- REQUEST
Restate the full set of records exactly, without adding or dropping a word.

[Items from a data source]
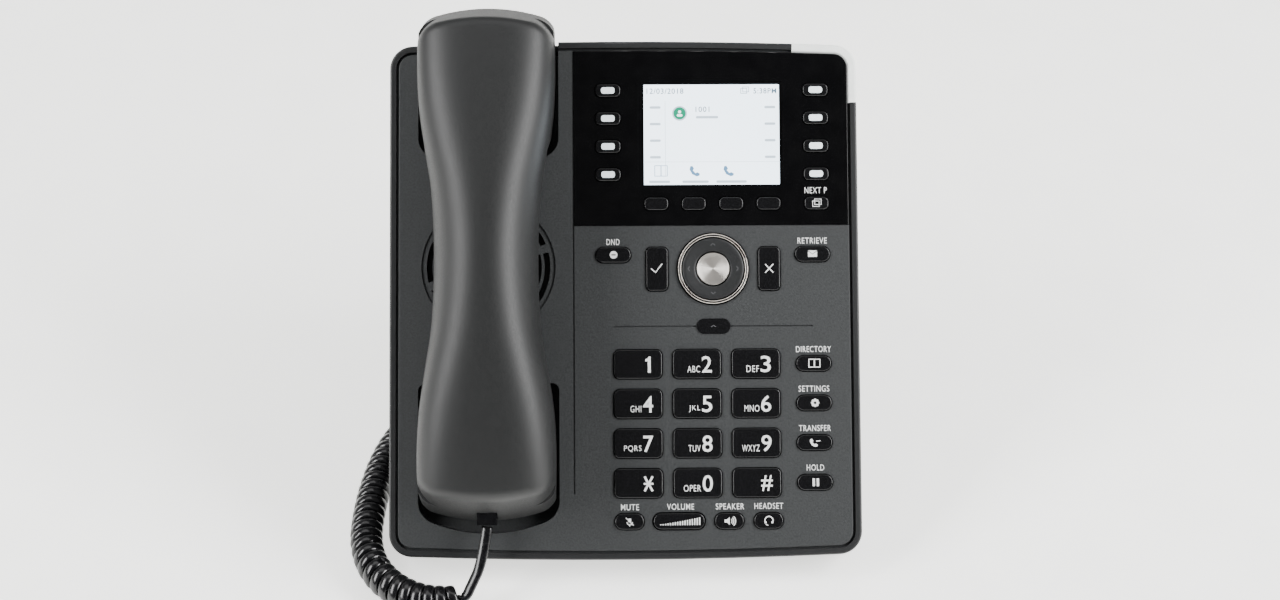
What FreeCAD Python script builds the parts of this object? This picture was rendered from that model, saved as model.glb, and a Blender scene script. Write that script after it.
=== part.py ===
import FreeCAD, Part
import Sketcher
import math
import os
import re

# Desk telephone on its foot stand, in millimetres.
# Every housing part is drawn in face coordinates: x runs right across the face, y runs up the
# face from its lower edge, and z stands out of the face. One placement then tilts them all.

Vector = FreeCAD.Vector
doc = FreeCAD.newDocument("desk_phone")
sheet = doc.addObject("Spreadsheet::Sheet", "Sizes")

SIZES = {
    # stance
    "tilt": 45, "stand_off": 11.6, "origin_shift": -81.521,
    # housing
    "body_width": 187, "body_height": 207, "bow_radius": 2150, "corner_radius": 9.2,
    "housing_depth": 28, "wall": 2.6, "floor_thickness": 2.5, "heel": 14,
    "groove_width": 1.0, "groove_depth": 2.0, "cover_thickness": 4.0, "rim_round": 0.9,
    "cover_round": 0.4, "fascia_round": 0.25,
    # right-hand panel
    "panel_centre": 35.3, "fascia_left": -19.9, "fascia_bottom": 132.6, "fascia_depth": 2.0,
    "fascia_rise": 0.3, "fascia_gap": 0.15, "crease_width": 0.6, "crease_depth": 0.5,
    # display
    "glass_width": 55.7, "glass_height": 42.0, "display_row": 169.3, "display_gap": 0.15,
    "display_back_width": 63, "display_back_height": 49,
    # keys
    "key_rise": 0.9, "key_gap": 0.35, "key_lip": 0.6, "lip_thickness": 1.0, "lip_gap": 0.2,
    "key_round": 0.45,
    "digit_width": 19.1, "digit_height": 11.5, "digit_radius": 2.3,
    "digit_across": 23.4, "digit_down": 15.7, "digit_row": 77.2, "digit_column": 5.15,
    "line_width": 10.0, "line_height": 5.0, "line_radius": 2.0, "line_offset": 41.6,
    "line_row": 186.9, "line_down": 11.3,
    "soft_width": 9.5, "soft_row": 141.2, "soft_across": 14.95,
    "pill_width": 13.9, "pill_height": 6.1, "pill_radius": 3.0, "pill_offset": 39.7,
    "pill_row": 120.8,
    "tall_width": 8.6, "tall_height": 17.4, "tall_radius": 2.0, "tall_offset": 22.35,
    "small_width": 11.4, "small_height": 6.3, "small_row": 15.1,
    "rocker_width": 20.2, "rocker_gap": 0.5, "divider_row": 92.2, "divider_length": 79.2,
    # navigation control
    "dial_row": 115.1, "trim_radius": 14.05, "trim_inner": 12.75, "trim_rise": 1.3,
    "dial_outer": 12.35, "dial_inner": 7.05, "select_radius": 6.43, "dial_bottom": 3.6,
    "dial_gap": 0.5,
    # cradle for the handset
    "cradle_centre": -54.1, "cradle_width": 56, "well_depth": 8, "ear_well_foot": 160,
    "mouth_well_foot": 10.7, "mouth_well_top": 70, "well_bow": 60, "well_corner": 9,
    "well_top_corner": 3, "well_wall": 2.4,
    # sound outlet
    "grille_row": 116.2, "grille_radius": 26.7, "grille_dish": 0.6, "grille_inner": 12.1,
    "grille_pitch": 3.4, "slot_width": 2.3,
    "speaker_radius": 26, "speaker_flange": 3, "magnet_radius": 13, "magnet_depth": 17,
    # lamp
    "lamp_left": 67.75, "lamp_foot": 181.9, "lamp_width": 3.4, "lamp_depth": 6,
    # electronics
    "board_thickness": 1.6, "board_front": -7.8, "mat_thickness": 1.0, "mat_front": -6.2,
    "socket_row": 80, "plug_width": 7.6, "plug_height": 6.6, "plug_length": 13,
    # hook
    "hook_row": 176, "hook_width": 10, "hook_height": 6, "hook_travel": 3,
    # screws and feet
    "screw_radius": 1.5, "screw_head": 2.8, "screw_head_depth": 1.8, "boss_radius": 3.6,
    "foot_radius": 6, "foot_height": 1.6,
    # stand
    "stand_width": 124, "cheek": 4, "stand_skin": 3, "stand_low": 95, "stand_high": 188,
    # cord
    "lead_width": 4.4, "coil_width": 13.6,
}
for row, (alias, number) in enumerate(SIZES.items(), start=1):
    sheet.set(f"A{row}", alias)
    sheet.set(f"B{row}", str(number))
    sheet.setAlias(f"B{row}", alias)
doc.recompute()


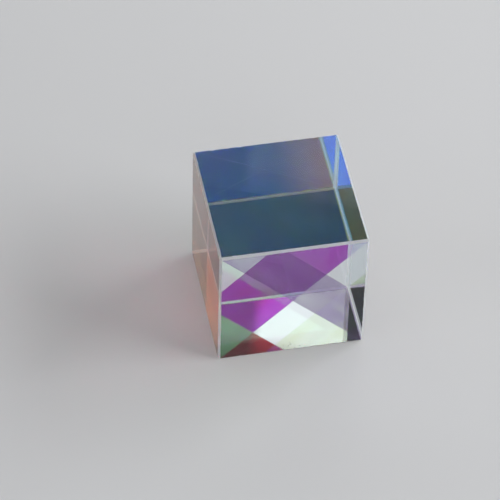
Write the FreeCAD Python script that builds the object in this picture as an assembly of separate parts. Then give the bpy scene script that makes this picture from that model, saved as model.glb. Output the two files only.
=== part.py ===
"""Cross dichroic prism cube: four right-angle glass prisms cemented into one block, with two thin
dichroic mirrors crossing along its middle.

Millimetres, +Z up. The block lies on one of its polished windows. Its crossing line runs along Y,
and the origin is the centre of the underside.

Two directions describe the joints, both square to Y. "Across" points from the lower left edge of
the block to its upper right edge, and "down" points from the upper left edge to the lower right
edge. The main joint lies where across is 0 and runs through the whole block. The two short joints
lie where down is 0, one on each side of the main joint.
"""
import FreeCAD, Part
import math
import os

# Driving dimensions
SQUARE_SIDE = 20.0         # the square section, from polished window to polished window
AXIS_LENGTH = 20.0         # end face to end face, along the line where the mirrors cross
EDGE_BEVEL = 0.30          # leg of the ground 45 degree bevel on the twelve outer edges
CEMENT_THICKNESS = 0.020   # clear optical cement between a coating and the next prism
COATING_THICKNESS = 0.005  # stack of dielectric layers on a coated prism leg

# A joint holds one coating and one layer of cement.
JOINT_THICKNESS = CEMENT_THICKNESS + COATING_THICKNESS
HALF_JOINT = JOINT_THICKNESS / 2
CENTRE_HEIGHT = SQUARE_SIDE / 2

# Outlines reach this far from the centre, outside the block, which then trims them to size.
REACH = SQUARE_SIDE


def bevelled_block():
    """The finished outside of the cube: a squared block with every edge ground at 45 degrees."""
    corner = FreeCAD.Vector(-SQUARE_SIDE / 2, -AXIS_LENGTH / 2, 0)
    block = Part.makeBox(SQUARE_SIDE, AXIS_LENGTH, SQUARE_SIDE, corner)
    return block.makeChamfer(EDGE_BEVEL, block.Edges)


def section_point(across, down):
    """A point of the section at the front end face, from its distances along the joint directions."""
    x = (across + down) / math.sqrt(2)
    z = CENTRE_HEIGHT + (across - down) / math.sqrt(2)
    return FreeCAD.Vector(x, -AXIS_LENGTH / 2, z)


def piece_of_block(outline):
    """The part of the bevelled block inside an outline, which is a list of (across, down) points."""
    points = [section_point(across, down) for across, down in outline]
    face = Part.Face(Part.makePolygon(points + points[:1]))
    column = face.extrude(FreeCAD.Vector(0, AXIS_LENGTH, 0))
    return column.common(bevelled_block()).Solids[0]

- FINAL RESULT
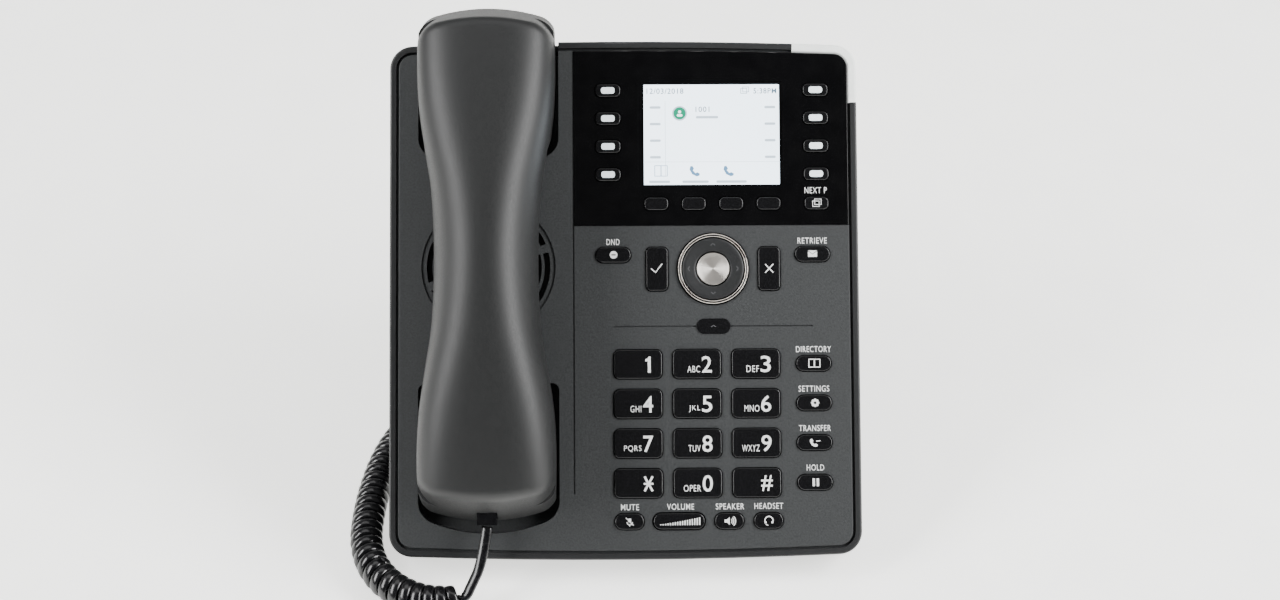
What FreeCAD Python script builds the parts of this object? This picture was rendered from that model, saved as model.glb, and a Blender scene script. Write that script after it.
=== part.py ===
import FreeCAD, Part
import Sketcher
import math
import os
import re

# Desk telephone on its foot stand, in millimetres.
# Every housing part is drawn in face coordinates: x runs right across the face, y runs up the
# face from its lower edge, and z stands out of the face. One placement then tilts them all.

Vector = FreeCAD.Vector
doc = FreeCAD.newDocument("desk_phone")
sheet = doc.addObject("Spreadsheet::Sheet", "Sizes")

SIZES = {
    # stance
    "tilt": 45, "stand_off": 11.6, "origin_shift": -81.521,
    # housing
    "body_width": 187, "body_height": 207, "bow_radius": 2150, "corner_radius": 9.2,
    "housing_depth": 28, "wall": 2.6, "floor_thickness": 2.5, "heel": 14,
    "groove_width": 1.0, "groove_depth": 2.0, "cover_thickness": 4.0, "rim_round": 0.9,
    "cover_round": 0.4, "fascia_round": 0.25,
    # right-hand panel
    "panel_centre": 35.3, "fascia_left": -19.9, "fascia_bottom": 132.6, "fascia_depth": 2.0,
    "fascia_rise": 0.3, "fascia_gap": 0.15, "crease_width": 0.6, "crease_depth": 0.5,
    # display
    "glass_width": 55.7, "glass_height": 42.0, "display_row": 169.3, "display_gap": 0.15,
    "display_back_width": 63, "display_back_height": 49,
    # keys
    "key_rise": 0.9, "key_gap": 0.35, "key_lip": 0.6, "lip_thickness": 1.0, "lip_gap": 0.2,
    "key_round": 0.45,
    "digit_width": 19.1, "digit_height": 11.5, "digit_radius": 2.3,
    "digit_across": 23.4, "digit_down": 15.7, "digit_row": 77.2, "digit_column": 5.15,
    "line_width": 10.0, "line_height": 5.0, "line_radius": 2.0, "line_offset": 41.6,
    "line_row": 186.9, "line_down": 11.3,
    "soft_width": 9.5, "soft_row": 141.2, "soft_across": 14.95,
    "pill_width": 13.9, "pill_height": 6.1, "pill_radius": 3.0, "pill_offset": 39.7,
    "pill_row": 120.8,
    "tall_width": 8.6, "tall_height": 17.4, "tall_radius": 2.0, "tall_offset": 22.35,
    "small_width": 11.4, "small_height": 6.3, "small_row": 15.1,
    "rocker_width": 20.2, "rocker_gap": 0.5, "divider_row": 92.2, "divider_length": 79.2,
    # navigation control
    "dial_row": 115.1, "trim_radius": 14.05, "trim_inner": 12.75, "trim_rise": 1.3,
    "dial_outer": 12.35, "dial_inner": 7.05, "select_radius": 6.43, "dial_bottom": 3.6,
    "dial_gap": 0.5,
    # cradle for the handset
    "cradle_centre": -54.1, "cradle_width": 56, "well_depth": 8, "ear_well_foot": 160,
    "mouth_well_foot": 10.7, "mouth_well_top": 70, "well_bow": 60, "well_corner": 9,
    "well_top_corner": 3, "well_wall": 2.4,
    # sound outlet
    "grille_row": 116.2, "grille_radius": 26.7, "grille_dish": 0.6, "grille_inner": 12.1,
    "grille_pitch": 3.4, "slot_width": 2.3,
    "speaker_radius": 26, "speaker_flange": 3, "magnet_radius": 13, "magnet_depth": 17,
    # lamp
    "lamp_left": 67.75, "lamp_foot": 181.9, "lamp_width": 3.4, "lamp_depth": 6,
    # electronics
    "board_thickness": 1.6, "board_front": -7.8, "mat_thickness": 1.0, "mat_front": -6.2,
    "socket_row": 80, "plug_width": 7.6, "plug_height": 6.6, "plug_length": 13,
    # hook
    "hook_row": 176, "hook_width": 10, "hook_height": 6, "hook_travel": 3,
    # screws and feet
    "screw_radius": 1.5, "screw_head": 2.8, "screw_head_depth": 1.8, "boss_radius": 3.6,
    "foot_radius": 6, "foot_height": 1.6,
    # stand
    "stand_width": 124, "cheek": 4, "stand_skin": 3, "stand_low": 95, "stand_high": 188,
    # cord
    "lead_width": 4.4, "coil_width": 13.6,
}
for row, (alias, number) in enumerate(SIZES.items(), start=1):
    sheet.set(f"A{row}", alias)
    sheet.set(f"B{row}", str(number))
    sheet.setAlias(f"B{row}", alias)
doc.recompute()


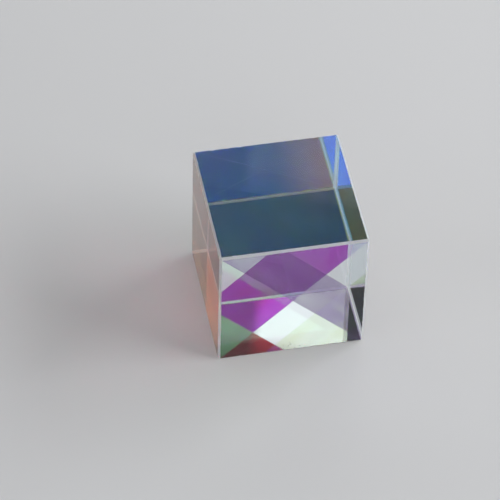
Write the FreeCAD Python script that builds the object in this picture as an assembly of separate parts. Then give the bpy scene script that makes this picture from that model, saved as model.glb. Output the two files only.
=== part.py ===
"""Cross dichroic prism cube: four right-angle glass prisms cemented into one block, with two thin
dichroic mirrors crossing along its middle.

Millimetres, +Z up. The block lies on one of its polished windows. Its crossing line runs along Y,
and the origin is the centre of the underside.

Two directions describe the joints, both square to Y. "Across" points from the lower left edge of
the block to its upper right edge, and "down" points from the upper left edge to the lower right
edge. The main joint lies where across is 0 and runs through the whole block. The two short joints
lie where down is 0, one on each side of the main joint.
"""
import FreeCAD, Part
import math
import os

# Driving dimensions
SQUARE_SIDE = 20.0         # the square section, from polished window to polished window
AXIS_LENGTH = 20.0         # end face to end face, along the line where the mirrors cross
EDGE_BEVEL = 0.30          # leg of the ground 45 degree bevel on the twelve outer edges
CEMENT_THICKNESS = 0.020   # clear optical cement between a coating and the next prism
COATING_THICKNESS = 0.005  # stack of dielectric layers on a coated prism leg

# A joint holds one coating and one layer of cement.
JOINT_THICKNESS = CEMENT_THICKNESS + COATING_THICKNESS
HALF_JOINT = JOINT_THICKNESS / 2
CENTRE_HEIGHT = SQUARE_SIDE / 2

# Outlines reach this far from the centre, outside the block, which then trims them to size.
REACH = SQUARE_SIDE


def bevelled_block():
    """The finished outside of the cube: a squared block with every edge ground at 45 degrees."""
    corner = FreeCAD.Vector(-SQUARE_SIDE / 2, -AXIS_LENGTH / 2, 0)
    block = Part.makeBox(SQUARE_SIDE, AXIS_LENGTH, SQUARE_SIDE, corner)
    return block.makeChamfer(EDGE_BEVEL, block.Edges)


def section_point(across, down):
    """A point of the section at the front end face, from its distances along the joint directions."""
    x = (across + down) / math.sqrt(2)
    z = CENTRE_HEIGHT + (across - down) / math.sqrt(2)
    return FreeCAD.Vector(x, -AXIS_LENGTH / 2, z)


def piece_of_block(outline):
    """The part of the bevelled block inside an outline, which is a list of (across, down) points."""
    points = [section_point(across, down) for across, down in outline]
    face = Part.Face(Part.makePolygon(points + points[:1]))
    column = face.extrude(FreeCAD.Vector(0, AXIS_LENGTH, 0))
    return column.common(bevelled_block()).Solids[0]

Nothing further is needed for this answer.